There are plenty of stories that I could share with you about roast chicken. My memories of eating it as a child, as an adult, and in-between – are plentiful. But that’s really neither here nor there, and would be distracting to the missive – you need to make this. Soon. As soon as possible, in fact. And I want to tell you that there is a way to get your roast chicken perfect every time. In fact, this chicken sort of just cooks on its own with very little hands-on work. You know, I am having a hard time writing this post. I think what I want to say to you is this.
There is nothing more perfect than a perfectly roasted chicken.
Nothing more sublime. Nothing more attainable, accessible, every-day-comforting and yet luxurious and decadent. It’s the alpha and the omega of meals. It’s a meal fit for a regular-weeknight supper or a festive, celebratory feast. It’s like that amazingly, fabulous pair of jeans hanging in your closet. An every day must-have, that’s also great for a fabulous night on the town. And just as a pair of jeans is an essential wardrobe staple, roast chicken is its kitchen equivalent. It’s a classic everyone should master. And it is easier to make than you think.
I have, in my lifetime, attempted my hand at roast chicken with as much success as failure. I finally figured out a few things that, I think, make a nearly fool-proof system of getting your chicken just perfect every time. Besides this method, what it takes is just a few times’ making it. Getting a feel for the bird, for the roasting process, getting some courage in calling it when it’s done. Courage is huge here. I mentioned once that pie crust smells fear. I think it’s kind of true for cooking food in general. Or attempting something new. That something will intrinsically know your fear, so I suggest just charging on. What’s the worst think that can happen? You will eat a peanut butter and jelly sandwich for dinner – and is that such a bad thing?
Here are some of my thoughts on roasting a chicken.

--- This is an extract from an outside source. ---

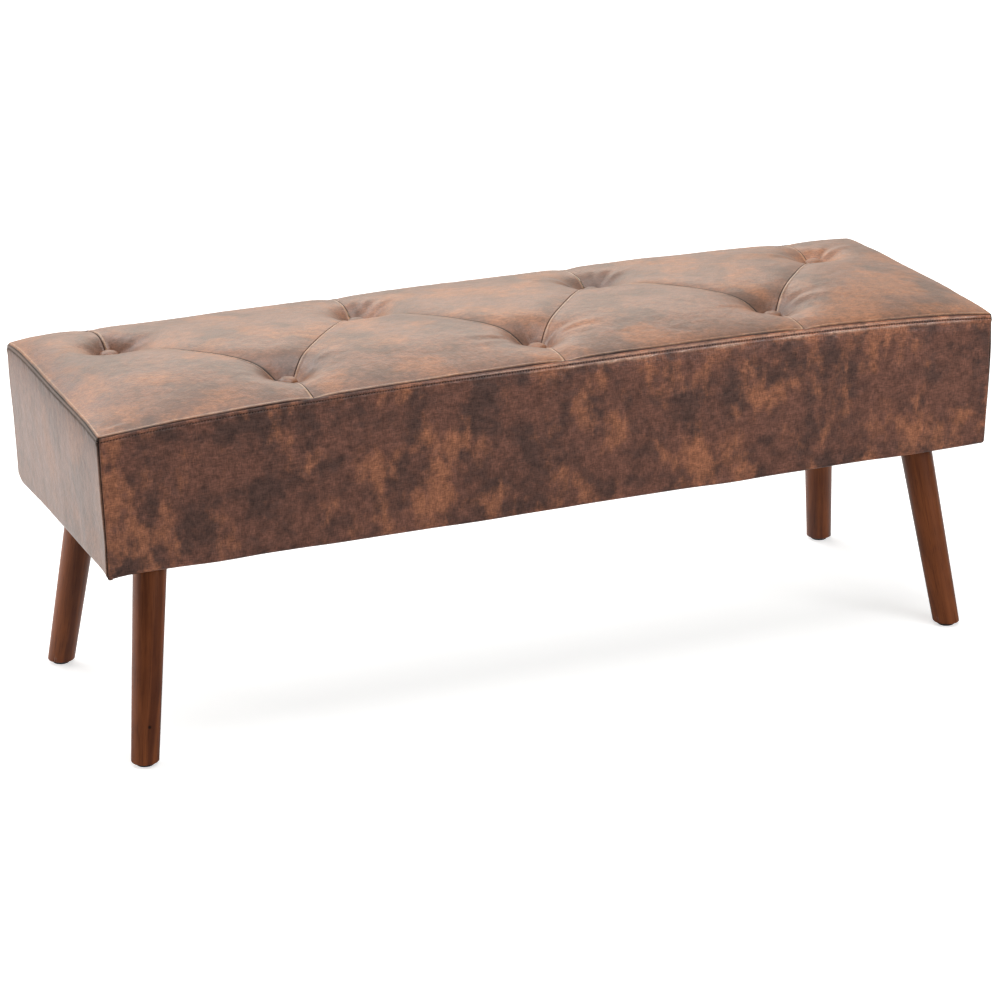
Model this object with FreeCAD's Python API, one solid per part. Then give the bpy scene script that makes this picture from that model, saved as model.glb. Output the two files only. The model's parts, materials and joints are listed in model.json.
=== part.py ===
import FreeCAD, Part
import math
import os

# Upholstered bed bench: a button-tufted box seat on four splayed legs.
# Millimetres. +X runs along the length, -Y is the front, +Z is up.
# The origin is on the floor, under the middle of the seat.

# Seat block, measured over the cover
length = 1170.0  # over the end bands, at the top seam
depth = 380.0  # over the front and rear bands, at the top seam
seam_height = 418.0  # floor to the top seam, at the corners
block_bottom = 248.0  # floor to the underside of the hems
side_lean = 3.0  # how far each band leans in, from the top seam down to the hem
corner_radius = 10.0  # upright corners
lower_edge_radius = 6.0  # where a band turns under the frame

# Rise of the top
long_seam_rise = 16.0  # middle of the front and rear top seams above their corners
end_seam_rise = 6.0  # middle of the end seams above their corners
crown_height = 17.0  # middle of the seat above the middle of the long seams

# Tufting
rear_button_count = 4
end_button_inset = 100.2  # last rear button to the end of the seat
row_inset = 93.5  # each row of buttons to its long edge
button_seat_drop = 0.0  # how far the buttons sit below the corners of the top seam
dimple_radius = 27.0  # where a dimple has risen half way from its button
button_diameter = 24.0
button_height = 8.0
button_rim = 1.6  # thickness of the covered cap's rolled edge
button_back_thickness = 1.4
button_eye_wire = 1.2
button_eye_width = 6.0
eye_depth = 4.5  # middle of the eye's lowest wire under the cap's rim
button_clearance = 0.5  # between a cap's rim and the highest cover under it
twine_diameter = 1.4
button_hole_diameter = 8.0  # through cover and wadding, for the eye
twine_hole_diameter = 6.0  # through foam and deck, for both runs of the twine
washer_diameter = 25.0
washer_thickness = 1.5
knot_diameter = 7.0

# Soft layers
cover_thickness = 1.2
wadding_thickness = 5.0
dust_cover_thickness = 0.6
layer_gap = 0.2  # between one soft layer and the next
seam_gap = 0.2  # between two cover panels sewn together
band_top_gap = 0.5  # between a band's upper edge and the panel sewn over it
hem_width = 26.0  # under the frame, measured from the outside of the band
dust_cover_inset = 11.0  # from the outside of the bands

# Timber frame
rail_height = 95.0
rail_thickness = 18.0
deck_thickness = 9.0
brace_thickness = 18.0
brace_height = 60.0
corner_board_size = 130.0
corner_board_thickness = 18.0
leg_recess = 22.0  # underside of the corner boards above the underside of the rails

# Legs
leg_end_inset = 72.0  # axis to the end of the seat, at the underside of the hems
leg_side_inset = 60.0  # axis to the long edge of the seat, at the underside of the hems
leg_splay_end = 7.35  # degrees, outwards along the length
leg_splay_side = 10.5  # degrees, outwards along the depth
leg_foot_diameter = 33.5
leg_top_diameter = 41.0
leg_foot_chamfer = 1.2
leg_hole_clearance = 2.5  # hole in the dust cover round a leg
glide_diameter = 21.5
glide_thickness = 4.5
glide_edge_radius = 1.2
glide_nail_diameter = 2.2
glide_nail_length = 18.0

# Leg fixings
plate_size = 64.0
plate_thickness = 2.5
plate_pad_diameter = 46.0
plate_screw_inset = 7.0
bolt_diameter = 8.0
bolt_in_leg = 34.0
bolt_above_pad = 20.0
nut_width = 14.0
nut_height = 6.5
bolt_hole_clearance = 1.5  # round the bolt's end in the corner board

# Screws and staples
frame_screw_diameter = 4.5
frame_screw_length = 50.0
deck_screw_diameter = 3.5
deck_screw_length = 30.0
plate_screw_diameter = 4.0
plate_screw_length = 16.0
screw_head_ratio = 2.0  # head diameter over shank diameter
screw_head_height = 2.4
deck_screw_pitch = 180.0
screw_edge_distance = 18.0  # frame screws from the upper and lower edges of what they hold
deck_screw_end = 30.0  # outermost deck screws to the end rails
board_screw_shares = (0.12, 0.75)  # along each corner board, from the end rail
hole_clearance = 0.05  # round each shank, per side
staple_width = 10.0
staple_wire = 0.7
staple_leg = 8.0
hem_staple_pitch = 75.0
dust_staple_pitch = 90.0
hem_staple_shift = 4.0  # inwards from the middle of the rail
dust_staple_shift = -1.5  # outwards from the middle of the rail

# Worked out from the above
least_radius = 0.5  # corners of pieces that sit deep inside the cover
half_length = length / 2
half_depth = depth / 2
button_seat_height = seam_height - button_seat_drop
button_pitch = (length - 2 * end_button_inset) / (rear_button_count - 1)
row_offset = half_depth - row_inset
frame_bottom = block_bottom + cover_thickness + layer_gap
rail_top = frame_bottom + rail_height
deck_top = rail_top + deck_thickness
core_inset = side_lean + cover_thickness + layer_gap + wadding_thickness
core_half_length = half_length - core_inset
core_half_depth = half_depth - core_inset
core_radius = max(corner_radius - core_inset, least_radius)
frame_half_length = core_half_length - layer_gap
frame_half_depth = core_half_depth - layer_gap
wadding_drop = cover_thickness + layer_gap
foam_drop = wadding_drop + wadding_thickness + layer_gap
band_drop = cover_thickness + band_top_gap
dust_top = block_bottom - staple_wire - layer_gap
dust_bottom = dust_top - dust_cover_thickness
corner_board_bottom = frame_bottom + leg_recess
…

First off, you want your chicken to be on the smaller side. You want that magic perfect proportion of skin to meat, i.e. fat to leaner meat. More fat equals tastier chicken. Also, more moist chicken, since this fat will guard your chicken from drying up. Larger chickens are, well, larger, and so somehow that fat distribution doesn’t quite work. So aim for a chicken between 2 1/2 and 3 1/2 pounds.
Secondly, it would help you a great deal if you prepped the chicken one to two days in advance. This means, salting it, putting appropriate herbs and whatnot, and letting it sit in the fridge, covered, absorbing this lovely salt. It’s really worth it.
Third, high temperature, is your friend. In fact, it is your right hand man when it comes to roasting a chicken. Don’t fear it, thinking that it’ll render your chicken dry. It won’t. I promise. In fact, you’ll be amazed what blasting your chicken with such high temperatures will do for the bird. It will melt in your mouth. It will not taste like pressed wood composite.
Fourth, you want to make sure that before you place the chicken in the oven you want to make sure it is as dry as possible. Dry chicken means it will get crispy and sizzle. Wet chicken means, it’ll steam and steamed chicken isn’t nearly as exciting-sounding or tasting as roasted chicken. Don’t you think?
Finally, and just as importantly, once your chicken is done, you want to let it rest. Give it about 15 minutes so that it absorbs the juices and hangs out for a bit. Besides, after pulling it out of the oven, you’ll be compelled to pull up a chair and admire it – it will be terribly pretty to look at (and even better to eat, when you get around to it)!
But don’t admire it too long – you’ll have hungry guests and a meal is best admired when it is consumed and savored.